Jesus told them to be as gentle as doves and as clever as serpents - and it's like they're either clever as doves or gentle as serpents.

Now let me tell you why I'm worried. Why they worry me maybe more then you.

Some of the prophecies that they believe are interpreted as being that the Messiah/Armegeddon will return before the generation that saw the re-creation of Israel completely passes away. - that counts to most of them as 1947.

that gives us almost 60 years so far and 20-30 to go - you get enough of them believing that a war in the Middle East will usher in the misery and agony needed to bring back the joy of the Messiah, and you got some serious issues - Shit I'm almost scared to write on paper -

We know that the Religious Right will turn a blind eye to wrongs if they believe it's God's will - the Israeli killings of Palestinians, while abhorant, to them, is just them protecting what God says they can do. In their world, the Christian God gives permission to kill, despite everything he preached while on Earth.

These guys would let a war start if they thought it fulfilled Biblical prophecy - just saying....and you know their Allies in the Republican party can find a fiscal reason to start a war there - oil -

but then I thought - after all, if God IS COMING back and the 2nd coming is a day of Reckoning, then it would signal the end of his patience -

If I were God, a bunch of fucking numbnuts claiming to do my will while starting a "Holy War' for Oil vs. Islam - yah, I could see where that would piss Jesus off enough to come down and bust heads. - That's not exactly "Love One Another as I have Loved You" in action there, folks.

We live in interesting times friends - interesting times, and they will get more so.

RB

Wednesday, May 10, 2006

More poker stories - sick of my winnings yet? - LOL - - just a quickie -

with this influx of new cash, I've been sorta picking up one or two more toys but I intend to start re-investing eventually - I need to get my game back up a couple more notches -

I took 500 out and put it in a site to clear a bonus but it became immediate that I didn't like the vibe/table/software -

so I'm sitting here trying to justify ways i can play out this 500 and get my bonus, and I can't seem to track hands with pokertracker with it - it bugged me to no degree -

so I'm sitting here thinking about it, and I realized my peace of mind was of primary importance and withdrew the $478 I still had there - (lost $22 in a tourney - LOL) -

I remember a marketing teacher once told me that peace of mind is a virtue to a product even if it's only perceived - I think the same goes for both the stuff they try to sell you and the stuff you measure on your own.

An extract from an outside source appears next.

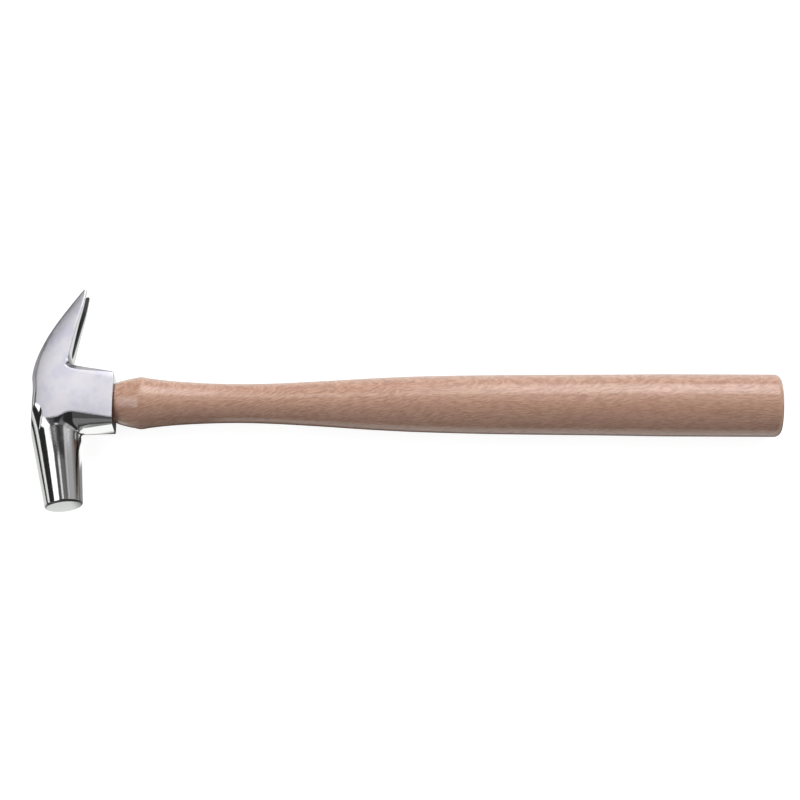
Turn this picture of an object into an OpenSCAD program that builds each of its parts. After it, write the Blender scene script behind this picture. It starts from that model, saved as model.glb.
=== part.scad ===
// Farrier's driving hammer: a forged steel head, hung on a turned beech handle.
// A tapered, leaning poll drives the nails, and a two-tined claw above it wrings them off.
//
// The hammer lies on its side. X runs along the handle to the butt, Y points out of the claw and
// Z out of the cheek. The origin is the centre of the cylindrical grip, on the handle's axis.
// Modules inside at_head() work in head coordinates, where x = 0 is the front of the head.
// All sizes are in millimetres.

/* [Hammer] */
// Length from the front of the head to the end of the butt
overall_length = 328; // [300:1:360]
// Length of the cylindrical stretch of the grip
grip_length = 48; // [30:1:60]
// Radius of the cylindrical grip
grip_r = 13.7; // [13.2:0.1:14.4]
// Distance from the end of the grip's cylinder to the end of the butt
butt_cap = 4; // [3.5:0.1:5]

/* [Head body] */
// Length of the head along the handle, from its front to the end of the boss
head_length = 35.5; // [34:0.1:38]
// Thickness of the head across its cheeks
cheek_width = 21.6; // [20.6:0.1:22]
// Thickness of the boss at its handle end
boss_width = 20; // [19:0.1:20.6]
// Height of the top of the boss above the handle's axis, at its end
boss_top = 11.6; // [10.6:0.1:12.4]
// Depth of the underside of the boss below the handle's axis, at its end
boss_bottom = 12; // [11:0.1:12.6]
// Radius of the front corners of the body
front_corner_r = 3; // [2:0.1:4]

/* [Claw] */
// Height of the tips of the claw above the handle's axis
claw_height = 51.2; // [49:0.1:54]
// Width across both tines at the root
claw_root_width = 18.4; // [17:0.1:20]
// Width across both tines near the tips
claw_tip_width = 15.2; // [14:0.1:16.4]
// Width of the nail slot near its root
slot_root_width = 5; // [4:0.1:5.6]
// Width of the nail slot at the tips
slot_tip_width = 8.6; // [7:0.1:9.4]
// Height above the handle's axis at which the slot starts, on the side of the handle
slot_root_height = 21.6; // [20:0.1:27]
// Radius of the corner where the claw meets the boss
crotch_r = 2.6; // [1.5:0.1:4]

/* [Poll] */
// Angle by which the poll leans towards the handle
poll_lean = 8.2; // [0:0.1:10]
// Length of the poll from the handle's axis to the middle of the striking face
poll_length = 48.2; // [45:0.1:51]
// Radius of the poll's cone at its striking end
poll_end_r = 8.3; // [7.5:0.1:9]
// Radius of the flat part of the striking face
face_r = 5.5; // [5:0.1:7]
// Growth of the poll's radius for each millimetre up from the face
poll_taper = 0.085; // [0.06:0.005:0.1]
// Distance below the handle's axis at which the poll starts to flare into the body
flare_start = 13.2; // [8:0.1:16]
// Steepness of that flare: its radius grows with the square of the distance by this much
flare_gain = 0.013; // [0.005:0.001:0.02]

/* [Eye and wedges] */
// Half-thickness of the oval eye at the end of the boss
eye_r_back = 6.2; // [5.8:0.1:6.5]
// Half-thickness of the oval eye at the front of the head
eye_r_front = 7; // [6.6:0.1:7.4]
// Distance from the middle of the eye to the centre of each of its round ends
eye_offset = 2.2; // [1:0.1:2.6]
// Distance of the trimmed end of the handle behind the front of the head
eye_recess = 0.3; // [0:0.1:1]
// Depth of the saw cut in the tenon
kerf_depth = 26; // [22:1:28]
// Width of the saw cut
kerf_width = 0.8; // [0.6:0.1:1.2]
// Depth of the wooden wedge
wood_wedge_depth = 21; // [16:1:22]
// Thickness of the wooden wedge at the front
wood_wedge_thickness = 2.6; // [2:0.1:3.2]
// Depth of each steel wedge
steel_wedge_depth = 12; // [10:0.5:14]
// Thickness of each steel wedge at the front
steel_wedge_thickness = 1.9; // [1.6:0.1:2.2]
// Width of each steel wedge
steel_wedge_width = 9; // [7:0.5:10]
// Distance of each steel wedge from the handle's axis
steel_wedge_offset = 4.2; // [4:0.1:4.8]

/* [Hidden] */
$fn = 96;

steel = [0.72, 0.72, 0.74];
beech = [0.85, 0.66, 0.54];
pale_wood = [0.87, 0.74, 0.6];
wedge_steel = [0.42, 0.43, 0.45];

// Small overlap that keeps cuts and joins from ending on a shared face
skin = 0.5;
front_x = grip_length / 2 + butt_cap - overall_length;
shoulder_x = head_length + 0.3;
wood_front_x = eye_recess;

// Points along a circle's arc, and along a Bezier curve
function arc(centre, r, from, to, steps) =
    [for (i = [0:steps]) let(a = from + (to - from) * i / steps) centre + r * [cos(a), sin(a)]];
function bezier(p, steps) =
    [for (i = [0:steps]) let(t = i / steps, u = 1 - t)
        u * u * u * p[0] + 3 * u * u * t * p[1] + 3 * u * t * t * p[2] + t * t * t * p[3]];

// Smooth curve through stations [distance, radius], as a Catmull-Rom spline
function spline_point(p, i, t) =
    let(last = len(p) - 1, a = p[max(i - 1, 0)], b = p[i], c = p[i + 1], d = p[min(i + 2, last)])
    0.5 * (2 * b + (c - a) * t + (2 * a - 5 * b + 4 * c - d) * t * t
        + (3 * b - a - 3 * c + d) * t * t * t);
function spline(p, steps) =
    [for (i = [0:len(p) - 2], k = [0:steps - 1]) spline_point(p, i, k / steps), p[len(p) - 1]];

module at_head() {
    translate([front_x, 0, 0]) children();
}

// Extrudes a shape drawn in [z, y] along X, from x0 to x1
module along_x(x0, x1) {
    translate([x1, 0, 0]) rotate([0, -90, 0]) linear_extrude(x1 - x0) children();
}

// Extrudes a shape drawn in [x, z] along Y, from y0 to y1
module along_y(y0, y1) {
    translate([0, y1, 0]) rotate([90, 0, 0]) linear_extrude(y1 - y0) children();
}

// Turns a profile drawn in [radius, distance along X] about the X axis
module turned() {
    rotate([0, 90, 0]) rotate_extrude() children();
}

// ---- Head ----

claw_tip_r = 0.8;
claw_inner_slope = 0.2;
boss_top_slope = 0.184;
boss_bottom_slope = 0.096;
boss_edge = 0.6;
// The front leans out this much towards the claw, and the boss's underside runs in to poll_side_x
body_front = -0.4;
poll_side_x = 14;
// The tip's centre, and where the claw's inner line and the boss's top line would meet
claw_tip = [21.05, claw_height - claw_tip_r];
crotch = [14.7, boss_top + (head_length - 14.7) * boss_top_slope];

// Side view of the claw, body and boss
module head_side() {
    inner_angle = atan(claw_inner_slope);
    top_angle = atan(boss_top_slope);
    // The crotch's arc touches both lines, so its centre lies on the bisector of their normals
    bisector = (90 - top_angle - inner_angle) / 2;
    reach = crotch_r / cos((90 - top_angle + inner_angle) / 2);
    tip_angle = 144;
    claw_back = [
        [body_front, 9], [body_front, 22], [9.8, 36.2],
        claw_tip + claw_tip_r * [cos(tip_angle), sin(tip_angle)]
    ];
    polygon(concat(
        [[0, 0]],
        bezier(claw_back, 16),
        arc(claw_tip, claw_tip_r, tip_angle - 15, -inner_angle, 5),
        arc(crotch + reach * [cos(bisector), sin(bisector)], crotch_r,
            180 - inner_angle, 270 - top_angle, 8),
        [[head_length - boss_edge, boss_top], [head_length, boss_top - boss_edge]],
        [[head_length, boss_edge - boss_bottom], [head_length - boss_edge, -boss_bottom]],
        [[poll_side_x, -boss_bottom - (head_length - poll_side_x) * boss_bottom_slope]],
        [[poll_side_x, 0]]
    ));
}

// Front view in [z, y]: cheeks, tapering claw, and the bevelled underside of the boss
module head_front() {
    right = [
        [6.5, -15.2],
        [cheek_width / 2, -8.6],
        [cheek_width / 2, 8],
        [claw_root_width / 2, 20],
        [claw_root_width / 2, 29],
        [claw_tip_width / 2, claw_height - 5],
        [claw_tip_width / 2 - 1.4, claw_height - 1.3],
        [claw_tip_width / 2 - 2.6, claw_height + skin]
    ];
    polygon(concat(right, [for (i = [len(right) - 1:-1:0]) [-right[i].x, right[i].y]]));
}

// Plan in [x, z]: round front corners, and cheeks that close in a little towards the handle
module head_plan() {
    c = cheek_width / 2 - front_corner_r;
    polygon(concat(
        arc([front_corner_r + body_front, c], front_corner_r, 180, 90, 8),
        [[poll_side_x, cheek_width / 2], [head_length, boss_width / 2]],
        [[head_length, -boss_width / 2], [poll_side_x, -cheek_width / 2]],
        arc([front_corner_r + body_front, -c], front_corner_r, 270, 180, 8)
    ));
}

// The poll's axis meets the handle's axis this far behind the front
poll_base_x = 8.4;

// The poll as turned: flat face, bevelled rim, cone and flare, drawn as [radius, height]
module poll_turning() {
    rim = 1.4;
    top = 3;
    steps = 8;
    flare = [for (i = [0:steps])
        let(rise = (flare_start + top) * i / steps, height = rise - flare_start)
        [poll_end_r + (height + poll_length - rim) * poll_taper + flare_gain * rise * rise, height]];
    rotate_extrude() polygon(concat(
        [[0, -poll_length], [face_r, -poll_length]],
        [[poll_end_r - rim / 2, rim / 3 - poll_length], [poll_end_r, rim - poll_length]],
        flare,
        [[0, top]]
    ));
}

// The poll is turned and leans towards the handle; the cheeks and the front cut its flare flat
module poll() {
    intersection() {
        translate([poll_base_x, 0, 0]) rotate([0, 0, poll_lean]) rotate([-90, 0, 0]) poll_turning();
        along_y(-poll_length - 5, 2) head_plan();
    }
}

function eye_r(x) = eye_r_front + (eye_r_back - eye_r_front) * x / head_length;

// The oval eye between two distances from the front of the head, wider at the front
module eye_form(x0, x1) {
    for (side = [-1, 1])
        translate([x0, side * eye_offset, 0]) rotate([0, 90, 0])
            cylinder(h = x1 - x0, r1 = eye_r(x0), r2 = eye_r(x1));
    along_y(-eye_offset, eye_offset)
        polygon([[x0, eye_r(x0)], [x1, eye_r(x1)], [x1, -eye_r(x1)], [x0, -eye_r(x0)]]);
}

// V-shaped nail slot, cut square to the claw
module claw_slot() {
    tilt = 19.6;
    root = [15.3, slot_root_height + slot_root_width / 2];
    reach = 34;
    translate([root.x, root.y, 0]) rotate([0, 0, -tilt]) along_x(-24, 12) union() {
        circle(d = slot_root_width);
        polygon([
            [-slot_root_width / 2, 0], [-slot_tip_width / 2, reach],
            [slot_tip_width / 2, reach], [slot_root_width / 2, 0]
        ]);
    }
}

module head() {
    color(steel) at_head() difference() {
        union() {
            intersection() {
                translate([0, 0, -cheek_width / 2]) linear_extrude(cheek_width) head_side();
                along_x(-1, head_length + 1) head_front();
                along_y(-20, claw_height + 1) head_plan();
            }
            poll();
        }
        eye_form(-skin, head_length + skin);
        claw_slot();
    }
}

// ---- Handle ----

// Stations of the turned profile: [distance from the front of the head, radius]
handle_stations = [
    [shoulder_x, 8.5], [37, 9.2], [38.9, 9.75], [41.5, 10.45], [44.2, 10.95], [47.3, 11.3],
    [52, 10.75], [58.4, 10], [66, 9.4], [78, 8.8], [91, 8.57], [104.5, 8.87], [118, 9.52],
    [131, 10.28], [144, 11.1], [157, 11.78], [171, 12.33], [197, 12.92], [223, 13.2],
    [249, 13.38]
];

module handle_profile() {
    end_x = overall_length;
    edge_r = 3.3;
    grip_start = end_x - butt_cap - grip_length;
    stations = concat(handle_stations, [[grip_start, grip_r]]);
    outline = spline(stations, 3);
    butt = arc([end_x - butt_cap, grip_r - edge_r], edge_r, 90, 12, 6);
    polygon(concat(
        [[0, shoulder_x]],
        [for (p = outline) [p[1], p[0]]],
        [for (p = butt) [p[1], p[0]]],
        [[0, end_x]]
    ));
}

// Space taken by the wooden wedge: it runs the length of the eye's oval
module wood_wedge_space() {
    tip = 0.35;
    along_y(-12, 12) polygon([
        [wood_front_x - skin, wood_wedge_thickness / 2],
        [wood_front_x + wood_wedge_depth, tip / 2],
        [wood_front_x + wood_wedge_depth, -tip / 2],
        [wood_front_x - skin, -wood_wedge_thickness / 2]
    ]);
}

// One barbed steel wedge, driven across the wooden one
module steel_wedge(side) {
    step = steel_wedge_depth / 4;
    half = steel_wedge_thickness / 2;
    taper = 0.22;
    barb = 0.25;
    // Half-thickness along each quarter of the depth, so that the next quarter stands out as a barb
    edge = [for (i = [0:3]) let(h = half * (1 - taper * i))
        each [[i * step, h], [(i + 1) * step, h - barb]]];
    at_head() translate([wood_front_x, side * steel_wedge_offset, -steel_wedge_width / 2])
        linear_extrude(steel_wedge_width)
            polygon(concat(edge, [for (i = [len(edge) - 1:-1:0]) [edge[i][0], -edge[i][1]]]));
}

module steel_wedges() {
    for (side = [-1, 1]) steel_wedge(side);
}

module handle() {
    color(beech) difference() {
        at_head() difference() {
            union() {
                turned() handle_profile();
                eye_form(wood_front_x, shoulder_x + skin);
            }
            wood_wedge_space();
            translate([wood_front_x - skin, -12, -kerf_width / 2])
                cube([kerf_depth + skin, 24, kerf_width]);
        }
        steel_wedges();
    }
}

// ---- Wedges ----

module wood_wedge() {
    color(pale_wood) difference() {
        at_head() intersection() {
            wood_wedge_space();
            eye_form(wood_front_x, shoulder_x);
        }
        steel_wedges();
    }
}

module steel_wedge_claw_side() {
    color(wedge_steel) steel_wedge(1);
}

module steel_wedge_face_side() {
    color(wedge_steel) steel_wedge(-1);
}

head();
handle();
wood_wedge();
steel_wedge_claw_side();
steel_wedge_face_side();
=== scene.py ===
"""Farrier's driving hammer: the looks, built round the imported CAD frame.

The head is worked out as a distance field in head coordinates (millimetres, x = 0 at the front of
the head, y up the claw, z out of the cheek) and meshed here. The handle is turned from the profile
of its CAD node. Everything ends up in the row frame, in metres.
"""
import math

import bpy
import numpy as np
from mathutils import Matrix, Vector


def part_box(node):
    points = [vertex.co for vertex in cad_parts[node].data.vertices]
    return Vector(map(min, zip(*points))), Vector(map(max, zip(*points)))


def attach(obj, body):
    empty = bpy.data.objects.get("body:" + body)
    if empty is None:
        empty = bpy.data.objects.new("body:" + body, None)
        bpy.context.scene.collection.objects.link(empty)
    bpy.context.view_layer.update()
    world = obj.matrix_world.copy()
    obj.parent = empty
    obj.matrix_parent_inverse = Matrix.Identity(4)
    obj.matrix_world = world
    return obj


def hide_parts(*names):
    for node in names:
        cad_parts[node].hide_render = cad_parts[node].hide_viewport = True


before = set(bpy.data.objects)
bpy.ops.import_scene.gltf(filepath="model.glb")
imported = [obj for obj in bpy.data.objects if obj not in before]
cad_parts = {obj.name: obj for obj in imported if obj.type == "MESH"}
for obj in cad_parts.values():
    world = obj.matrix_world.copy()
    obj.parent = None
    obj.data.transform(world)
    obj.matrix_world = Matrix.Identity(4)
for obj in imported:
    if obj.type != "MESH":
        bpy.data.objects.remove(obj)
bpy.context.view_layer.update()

MM = 0.001
head_lo, head_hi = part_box("head")
handle_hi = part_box("handle")[1]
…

Where the hell is my WSOP seat and my poker groupies and my female poker players with all the knowledge and tricks to make BOTH my games better - LOL

what good is winning 196th in the damn Million Dollar Guarantee if it doesn't have groupies, man... -

speaking of smoking hot female poker players, Jennifer "Jennicide" Leigh seems to have turned up the smoulder content on her website - I've always been a fan and have probably crushed on her more then I should (she's a geek girl, from what I hear) - but I dunno - this latest move reminds me of Lindsey Lohan dying her hair blonde - it don't work for me.

and yet my opinion means nothing though it be honest - alas and woe - LOL - anyways on to better bullshit - next couple months are gonna be crazy - I need a calendar to actually mark all this stuff down -

Will be in Vegas the 18th-23rd as part of a Networkers plan - I have a bad bad feeling I'm gonna wish I had reserved my hotel room a bit better - damn...guess I'll find out tonight.

RB

Sunday, May 07, 2006

out in 196th for about $933, or maybe $186/hr.

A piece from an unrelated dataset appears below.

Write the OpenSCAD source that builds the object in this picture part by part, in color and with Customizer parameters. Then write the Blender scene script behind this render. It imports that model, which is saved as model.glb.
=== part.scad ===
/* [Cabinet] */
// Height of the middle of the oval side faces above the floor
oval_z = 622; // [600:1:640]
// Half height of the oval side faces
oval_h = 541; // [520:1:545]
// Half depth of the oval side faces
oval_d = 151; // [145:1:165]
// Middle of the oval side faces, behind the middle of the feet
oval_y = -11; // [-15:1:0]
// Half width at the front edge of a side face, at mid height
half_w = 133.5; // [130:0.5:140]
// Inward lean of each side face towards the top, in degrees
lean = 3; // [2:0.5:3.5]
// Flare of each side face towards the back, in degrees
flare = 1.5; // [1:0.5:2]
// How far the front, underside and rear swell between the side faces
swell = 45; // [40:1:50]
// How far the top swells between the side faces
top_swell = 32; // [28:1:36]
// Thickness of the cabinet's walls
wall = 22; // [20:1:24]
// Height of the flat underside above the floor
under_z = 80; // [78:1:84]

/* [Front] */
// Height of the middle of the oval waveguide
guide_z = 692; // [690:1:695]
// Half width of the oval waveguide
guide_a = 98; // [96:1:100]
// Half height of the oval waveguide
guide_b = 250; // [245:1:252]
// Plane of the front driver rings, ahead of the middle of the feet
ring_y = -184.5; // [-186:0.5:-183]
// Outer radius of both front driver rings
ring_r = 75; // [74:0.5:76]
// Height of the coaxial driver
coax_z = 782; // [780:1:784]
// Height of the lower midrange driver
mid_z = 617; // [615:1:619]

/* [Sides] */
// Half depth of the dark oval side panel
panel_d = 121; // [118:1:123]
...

not the worst day I've ever had :)

RB

ok, here's the skinny...at the risk of TOTALLY fucking up my day and jinxing myself, here's the situation. But I won't post it till we're past the mile marker.

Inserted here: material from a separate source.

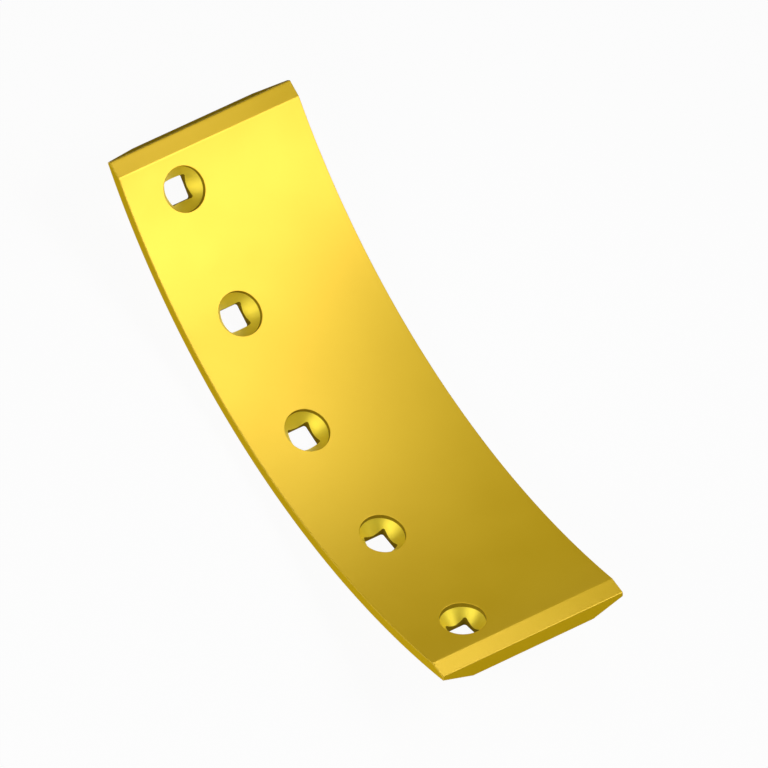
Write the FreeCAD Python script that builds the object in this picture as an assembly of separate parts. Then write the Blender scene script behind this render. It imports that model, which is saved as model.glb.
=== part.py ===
import FreeCAD, Part
import math
import os

# Curved blade end bit: one heat-treated steel plate, bent to an arc along its length.
# Sizes are in millimetres. X runs across the plate, Y along it and Z up. The plate lies
# on the lowest line of its convex back, with its concave front face up.

# Plate
plate_width = 152.4
plate_thickness = 15.875
blank_length = 457.2        # flat length, which the middle of the thickness keeps when bent
bend_radius = 431.8         # radius of the middle of the thickness

# Relief along both long edges of the back
side_relief_width = 25.4
side_land = 8.2             # edge thickness that is left beside the relief

# Sharpening bevel across the front face at each end
end_bevel_length = 11.9     # measured along the front face
end_bevel_depth = 4.76

# Row of countersunk bolt holes with a square passage, nearer one long edge
hole_count = 5
end_hole_inset = 38.1       # from either end, measured along the middle of the thickness
row_inset = 44.5            # from the long edge at -X
seat_diameter = 32.2
seat_recess_depth = 3.6
seat_cone_angle = 80.0      # full angle of the cone under the bolt head
square_size = 17.5          # across the flats of the bolt neck's passage
square_corner_radius = 1.8

# Broken edges
edge_radius = 0.6

# How far a cutting tool reaches past what it cuts
tool_overrun = 6.0

back_radius = bend_radius + plate_thickness / 2
front_radius = bend_radius - plate_thickness / 2
half_angle = math.degrees(blank_length / 2 / bend_radius)
bevel_angle = math.degrees(end_bevel_length / front_radius)
end_hole_angle = half_angle - math.degrees(end_hole_inset / bend_radius)
hole_pitch = (blank_length - 2 * end_hole_inset) / (hole_count - 1)
pitch_angle = math.degrees(hole_pitch / bend_radius)
row_x = row_inset - plate_width / 2
seat_radius = seat_diameter / 2

ORIGIN = FreeCAD.Vector(0, 0, 0)
X_AXIS = FreeCAD.Vector(1, 0, 0)
BEND_CENTRE = FreeCAD.Vector(0, 0, back_radius)


def on_arc(radius, angle, x=0.0):
    """Point at a radius from the bend axis. Positive angles lie towards +Y."""
    turn = math.radians(angle)
    return FreeCAD.Vector(x, radius * math.sin(turn), back_radius - radius * math.cos(turn))


def bent_plate():
    """Section with a full-width front and a back narrowed by the side reliefs, turned
    about the bend axis. Its two ends are square to the arc."""
    half_width = plate_width / 2
    half_back = half_width - side_relief_width
    land_foot = plate_thickness - side_land
    corners = [
        (-half_width, plate_thickness),
        (half_width, plate_thickness),
        (half_width, land_foot),
        (half_back, 0.0),
        (-half_back, 0.0),
        (-half_width, land_foot),
    ]
    points = [FreeCAD.Vector(x, 0, z) for x, z in corners]
    section = Part.Face(Part.makePolygon(points + points[:1]))
    section.rotate(BEND_CENTRE, X_AXIS, -half_angle)
    return section.revolve(BEND_CENTRE, X_AXIS, 2 * half_angle)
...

played an 11 rebuy turbo satellite for the Pokerstars $215 ths morning. I got my AA and QQ cracked, so I rebought 5 times plus an addon for $70 - I missed my seat and bubbled but that paid $110 total.

so now I won $40 so I enter the $36 satellite - I win my seat in that. I've been up all night and may have to look at a loft at 3pm so I unregister with the intent of re-registering if I feel up for it.

I sleep 5 hrs, get up and BARELY, and I mean BARELY get re-registered for the tourney. my desktop locked up/seized during a restart so I had to reboot a 2nd time and literally - in a tourney of 5K people, got late registration.

I am now about 50 players from the money - that's 750 to be precise. I just made a couple questionable folds with coinflip hands (AK suited and 44) because I've never made the money and I'd be risking my tourney viability if I called or reraised - I'm currently in 88th place and it wasn't worth it - I'm playing my position and first action more then my cards these days.

btw - I'm a serious luckbox - should have been busted about 3 times - my 2 pair snapped off bottom trips one hand - that was the big one that nearly killed me - but somehow I stick around - thank goodness AQ and AQ limped with my A9 on an A9x flop - LOL.

and since I didn't wanna jinx myself - I waited to post this till I was offically in the money for the first time on my $215 - good practice for the WSOP ;) -

I'll update ya when it's done.

pax
RB

Thursday, May 04, 2006

I think someone from work is reading this blog - go away and leave me alone.